Numbers of Oriental white-backed, long-billed and slender-billed vultures in the region have plummeted.

The vulture population in Nepal is estimated to have fallen to a mere 500 nesting pairs from at least 50 000 pairs in 1990, according to a local conservation group, Bird Conservation Nepal.

But now a special feeding center set up by the conservation group at Kawasoti, about 100 km (60 miles) southwest of the capital, Kathmandu, is trying to ensure vultures get a chance to eat chemical-free cattle carcasses.

“Our effort is to let at least some vultures eat safe food,” the group’s chief, Hem Sagar Baral, told Reuters on Saturday.

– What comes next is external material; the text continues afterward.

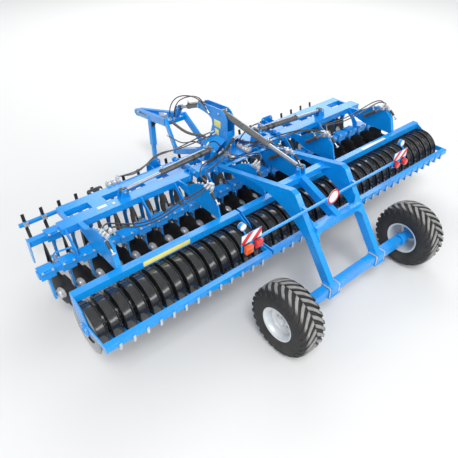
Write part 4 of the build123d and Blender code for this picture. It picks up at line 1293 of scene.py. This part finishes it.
# sloping foot plates of the tower, from its sides down to the rails, as x and z
towerFoot = {"course": ((0.070, 1.305), (0.300, 1.156), (0.300, 1.145), (0.286, 1.150), (0.070, 1.291)),
             "y": (2.352, 2.650)}


def makeTowerFeet():
    bm = bmesh.new()
    low, high = towerFoot["y"]
    for side in (-1, 1):
        outline = [(side * x, z) for x, z in towerFoot["course"]]
        addPlate(bm, outline, axleY + low, axleY + high, 0, "y")
    finishPiece("tower_foot_plates", bm, ["frameBlue"], "frame", 30)


# a square bar round the left end of the rear disc beam, and its foot
hoop = {"course": ((-2.600, 2.080, 0.905), (-2.800, 2.100, 0.915), (-2.850, 2.060, 0.915),
                   (-2.852, 2.005, 0.900)),
        "radius": 0.0125, "foot": ((-2.625, 2.000, 0.888), (-2.585, 2.095, 0.896)), "edge": 0.002}


def makeHoop():
    bm = bmesh.new()
    for start, end in zip(hoop["course"], hoop["course"][1:]):
        addRod(bm, inScene(start), inScene(end), hoop["radius"], 0, 4)
    low, high = hoop["foot"]
    addBox(bm, inScene(low), inScene(high), 0, hoop["edge"])
    finishPiece("end_hoop", bm, ["frameBlue"], "left_wing", 30)


# the accumulator on the left wing's front rail in its two clamps, and the valves beside it
vessel = {"ends": (-2.077, -1.870), "y": 2.640, "z": 1.128, "radius": 0.035, "clamps": (-2.030, -1.915),
          "clampHalf": 0.012, "clampY": (2.574, 2.612), "clampZ": (1.100, 1.150), "edge": 0.002}
valve = {"x": (-1.790, -1.720, -1.650), "half": 0.026, "y": (2.574, 2.650), "z": (1.120, 1.178),
         "edge": 0.004, "cap": (1.176, 1.205, 0.015), "nut": (2.648, 2.676, 1.150, 0.014)}


def makeAccumulator():
    bm = bmesh.new()
    start, end = (inScene((x, vessel["y"], vessel["z"])) for x in vessel["ends"])
    far, radius = (end - start).length, vessel["radius"]
    dome = ((0.0, 0.0), (radius - 0.017, 0.002), (radius - 0.005, 0.012), (radius, 0.028))
    profile = dome + tuple((r, far - z) for r, z in reversed(dome))
    addSpun(bm, profile, 28, axes(start, end - start), 0)
    (back, front), (under, over), half = vessel["clampY"], vessel["clampZ"], vessel["clampHalf"]
    for x in vessel["clamps"]:
        addBox(bm, inScene((x - half, back, under)), inScene((x + half, front, over)), 1, vessel["edge"])
    (back, front), (under, over), half = valve["y"], valve["z"], valve["half"]
    capLow, capHigh, capRadius = valve["cap"]
    nutBack, nutFront, nutZ, nutRadius = valve["nut"]
    for x in valve["x"]:
        addBox(bm, inScene((x - half, back, under)), inScene((x + half, front, over)), 1, valve["edge"])
        y = (back + front) / 2
        addRod(bm, inScene((x, y, capLow)), inScene((x, y, capHigh)), capRadius, 1, 14)
        addRod(bm, inScene((x, nutBack, nutZ)), inScene((x, nutFront, nutZ)), nutRadius, 1, 6)
    finishPiece("left_wing_valves", bm, ["blackIron", "zincPlate"], "left_wing", 30)


# from the middle of the jack tube's back, at its top: the gearbox, then the crank's bends
crank = {"box": ((-0.030, -0.022, -0.085), (0.030, 0, -0.015)), "edge": 0.005,
         "rods": (((0, -0.050, -0.050), (0, -0.020, -0.050), 0.011, 16),
                  ((0, -0.046, -0.050), (0.060, -0.046, 0.010), 0.008, 12),
                  ((0.060, -0.110, 0.010), (0.060, -0.040, 0.010), 0.012, 16))}


def makeJackCrank():
    bm = bmesh.new()
    low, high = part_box("jack_tube")
    top = Vector(((low.x + high.x) / 2, low.y, high.z))
    first, last = crank["box"]
    addBox(bm, top + Vector(first), top + Vector(last), 0, crank["edge"])
    for start, end, radius, steps in crank["rods"]:
        addRod(bm, top + Vector(start), top + Vector(end), radius, 0, steps)
    finishPiece("jack_crank", bm, ["blackIron"], "drawbar", 30)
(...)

Kawasoti, a roadside town, has a large concentration of vultures, prompting Baral’s group to set up the feeding center there in April last.

At the center, which Baral describes as a “restaurant,” sick and dying cows which have never been treated with diclofenac are brought in, and when they die they are left for the vultures.

The use of diclofenac is prohibited in Nepal and neighboring India, but the ban is widely ignored.

Baral said his group planned to open more such safe feeding facilities for vultures in the country.